Information provided:
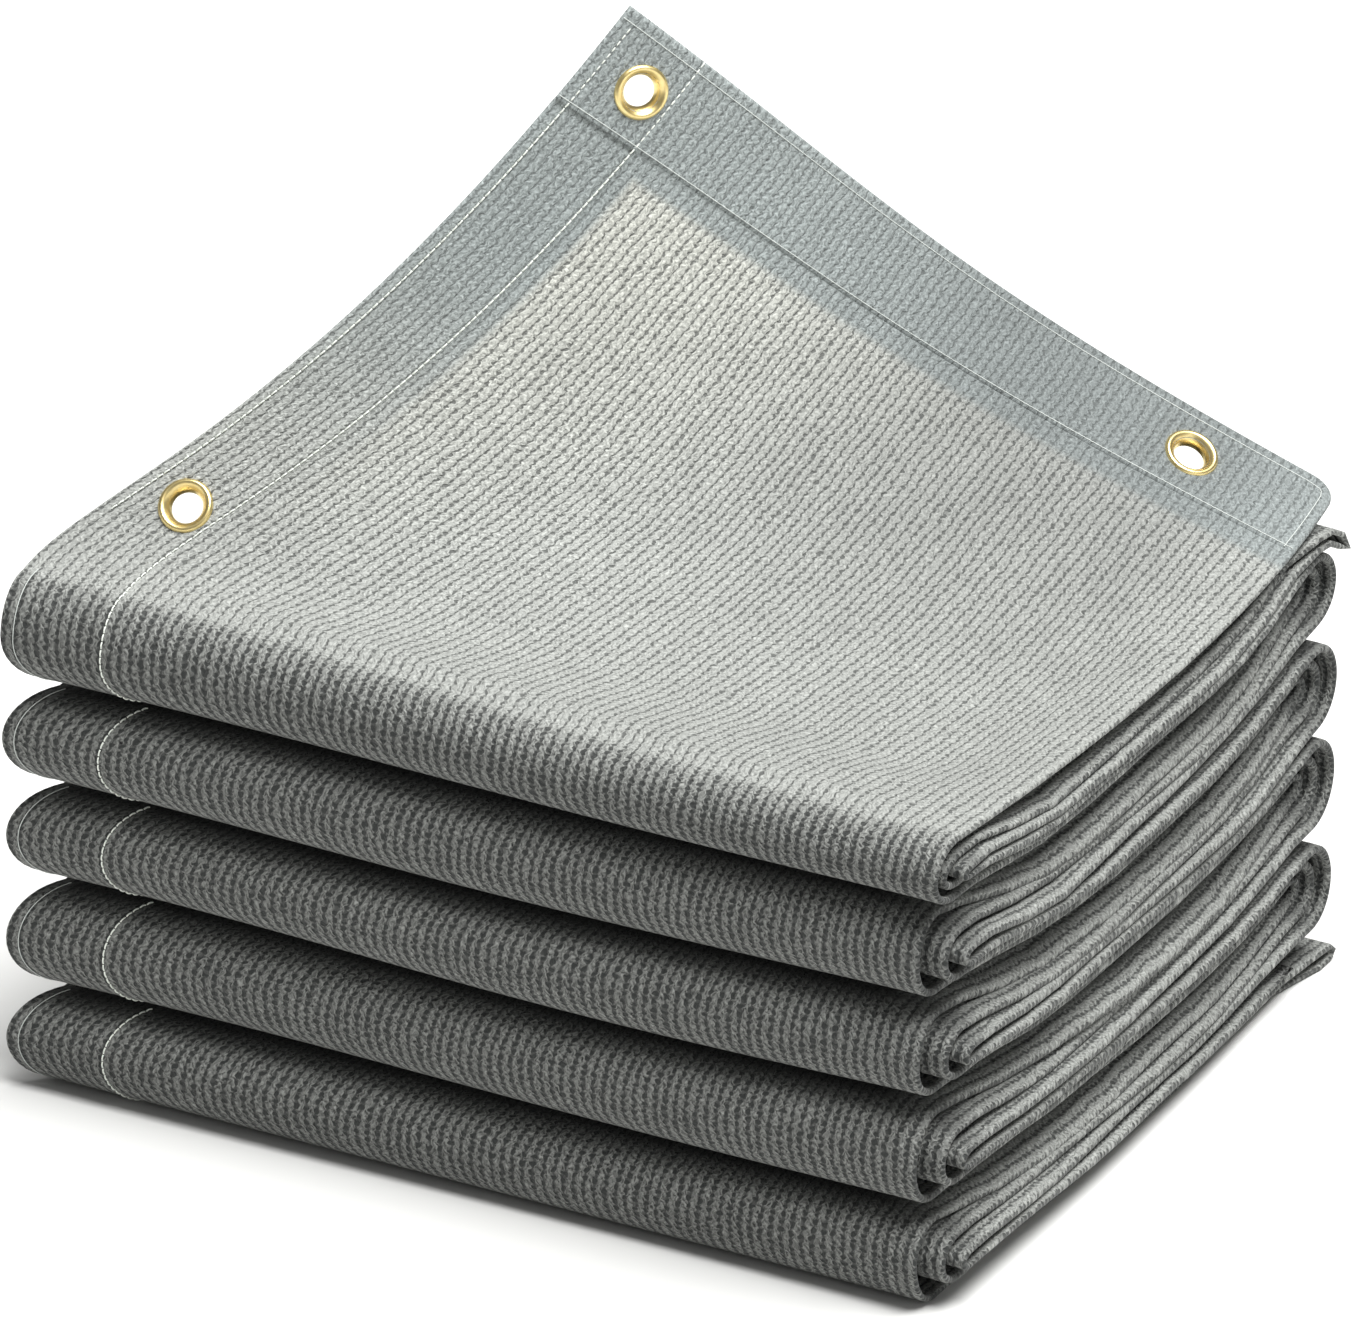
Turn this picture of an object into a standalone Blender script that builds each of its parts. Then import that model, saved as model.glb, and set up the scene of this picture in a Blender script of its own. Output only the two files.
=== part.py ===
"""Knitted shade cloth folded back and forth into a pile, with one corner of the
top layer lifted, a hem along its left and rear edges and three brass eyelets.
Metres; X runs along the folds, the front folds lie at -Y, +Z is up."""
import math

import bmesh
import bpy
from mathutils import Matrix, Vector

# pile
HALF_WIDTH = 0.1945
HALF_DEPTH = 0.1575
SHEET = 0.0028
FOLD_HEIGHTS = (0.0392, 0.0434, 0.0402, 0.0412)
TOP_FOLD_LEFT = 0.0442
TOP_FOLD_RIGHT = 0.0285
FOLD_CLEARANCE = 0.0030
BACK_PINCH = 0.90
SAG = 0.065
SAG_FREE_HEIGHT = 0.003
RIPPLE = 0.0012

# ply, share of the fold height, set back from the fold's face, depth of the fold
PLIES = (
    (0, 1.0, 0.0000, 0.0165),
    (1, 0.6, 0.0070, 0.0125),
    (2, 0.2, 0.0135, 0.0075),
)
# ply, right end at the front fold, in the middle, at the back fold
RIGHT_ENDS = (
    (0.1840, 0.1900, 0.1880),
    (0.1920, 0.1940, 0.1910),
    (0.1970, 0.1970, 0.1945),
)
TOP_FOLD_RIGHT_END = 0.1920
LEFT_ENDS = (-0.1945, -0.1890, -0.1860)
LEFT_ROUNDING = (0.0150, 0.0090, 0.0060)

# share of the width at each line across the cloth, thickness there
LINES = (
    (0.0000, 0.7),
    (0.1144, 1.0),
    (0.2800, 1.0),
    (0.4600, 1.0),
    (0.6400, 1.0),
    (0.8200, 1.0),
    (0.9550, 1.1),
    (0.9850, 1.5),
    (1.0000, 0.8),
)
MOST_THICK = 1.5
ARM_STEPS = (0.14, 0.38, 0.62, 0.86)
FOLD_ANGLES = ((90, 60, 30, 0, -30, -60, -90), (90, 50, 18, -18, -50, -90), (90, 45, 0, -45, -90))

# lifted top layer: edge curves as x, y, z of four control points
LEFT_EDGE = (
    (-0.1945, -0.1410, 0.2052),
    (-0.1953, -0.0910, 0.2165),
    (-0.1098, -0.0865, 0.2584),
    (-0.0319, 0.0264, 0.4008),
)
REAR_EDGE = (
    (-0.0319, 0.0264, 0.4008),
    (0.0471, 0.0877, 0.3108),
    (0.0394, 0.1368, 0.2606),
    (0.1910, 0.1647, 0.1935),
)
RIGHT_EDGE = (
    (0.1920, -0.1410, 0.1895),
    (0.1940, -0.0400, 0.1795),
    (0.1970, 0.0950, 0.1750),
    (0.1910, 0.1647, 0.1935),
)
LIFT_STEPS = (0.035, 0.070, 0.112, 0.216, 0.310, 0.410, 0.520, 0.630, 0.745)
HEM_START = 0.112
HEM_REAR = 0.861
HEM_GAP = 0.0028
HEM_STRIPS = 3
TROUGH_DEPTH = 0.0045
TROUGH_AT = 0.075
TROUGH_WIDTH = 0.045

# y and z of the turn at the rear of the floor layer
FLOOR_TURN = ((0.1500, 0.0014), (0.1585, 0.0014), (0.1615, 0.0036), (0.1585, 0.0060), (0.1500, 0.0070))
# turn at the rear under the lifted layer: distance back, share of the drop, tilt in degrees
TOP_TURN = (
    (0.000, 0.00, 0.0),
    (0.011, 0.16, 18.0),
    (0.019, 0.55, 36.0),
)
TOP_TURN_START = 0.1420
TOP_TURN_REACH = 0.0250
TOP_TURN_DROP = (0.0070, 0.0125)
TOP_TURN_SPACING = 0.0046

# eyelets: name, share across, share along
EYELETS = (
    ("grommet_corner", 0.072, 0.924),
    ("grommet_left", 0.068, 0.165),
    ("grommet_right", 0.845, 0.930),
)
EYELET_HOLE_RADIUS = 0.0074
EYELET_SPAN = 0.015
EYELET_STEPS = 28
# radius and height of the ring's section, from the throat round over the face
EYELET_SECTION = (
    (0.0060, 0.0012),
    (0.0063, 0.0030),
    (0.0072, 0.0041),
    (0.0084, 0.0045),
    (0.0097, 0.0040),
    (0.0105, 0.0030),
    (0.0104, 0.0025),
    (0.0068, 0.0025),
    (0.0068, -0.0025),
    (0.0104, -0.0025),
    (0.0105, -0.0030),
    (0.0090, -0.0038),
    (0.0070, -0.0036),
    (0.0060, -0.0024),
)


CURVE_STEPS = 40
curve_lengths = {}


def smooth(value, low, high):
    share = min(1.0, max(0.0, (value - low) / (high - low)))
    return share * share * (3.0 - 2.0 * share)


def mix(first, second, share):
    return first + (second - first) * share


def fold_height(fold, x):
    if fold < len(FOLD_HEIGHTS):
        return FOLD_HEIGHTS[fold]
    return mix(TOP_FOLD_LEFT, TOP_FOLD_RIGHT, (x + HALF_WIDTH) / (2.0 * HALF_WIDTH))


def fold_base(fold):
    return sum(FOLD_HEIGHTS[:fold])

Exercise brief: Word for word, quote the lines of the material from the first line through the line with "LEFT_ROUNDING = (0.0150, 0.0090, 0.0060)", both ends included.

Task response:
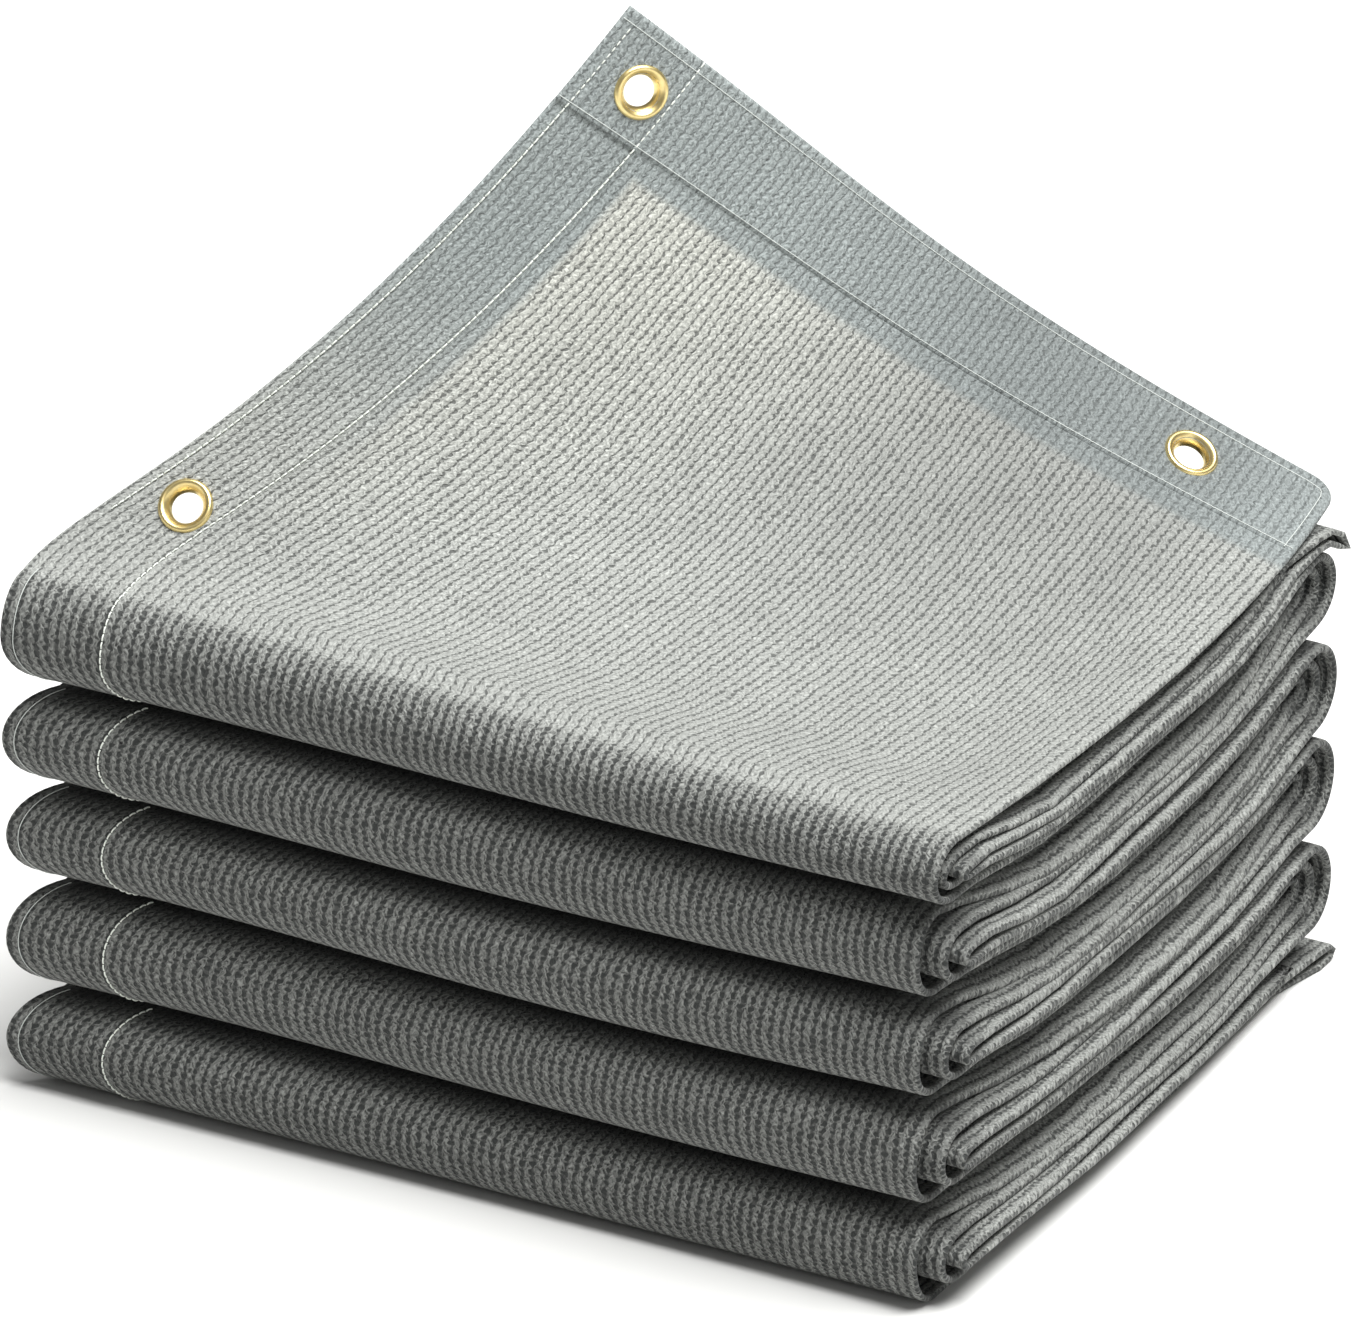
Turn this picture of an object into a standalone Blender script that builds each of its parts. Then import that model, saved as model.glb, and set up the scene of this picture in a Blender script of its own. Output only the two files.
=== part.py ===
"""Knitted shade cloth folded back and forth into a pile, with one corner of the
top layer lifted, a hem along its left and rear edges and three brass eyelets.
Metres; X runs along the folds, the front folds lie at -Y, +Z is up."""
import math

import bmesh
import bpy
from mathutils import Matrix, Vector

# pile
HALF_WIDTH = 0.1945
HALF_DEPTH = 0.1575
SHEET = 0.0028
FOLD_HEIGHTS = (0.0392, 0.0434, 0.0402, 0.0412)
TOP_FOLD_LEFT = 0.0442
TOP_FOLD_RIGHT = 0.0285
FOLD_CLEARANCE = 0.0030
BACK_PINCH = 0.90
SAG = 0.065
SAG_FREE_HEIGHT = 0.003
RIPPLE = 0.0012

# ply, share of the fold height, set back from the fold's face, depth of the fold
PLIES = (
    (0, 1.0, 0.0000, 0.0165),
    (1, 0.6, 0.0070, 0.0125),
    (2, 0.2, 0.0135, 0.0075),
)
# ply, right end at the front fold, in the middle, at the back fold
RIGHT_ENDS = (
    (0.1840, 0.1900, 0.1880),
    (0.1920, 0.1940, 0.1910),
    (0.1970, 0.1970, 0.1945),
)
TOP_FOLD_RIGHT_END = 0.1920
LEFT_ENDS = (-0.1945, -0.1890, -0.1860)
LEFT_ROUNDING = (0.0150, 0.0090, 0.0060)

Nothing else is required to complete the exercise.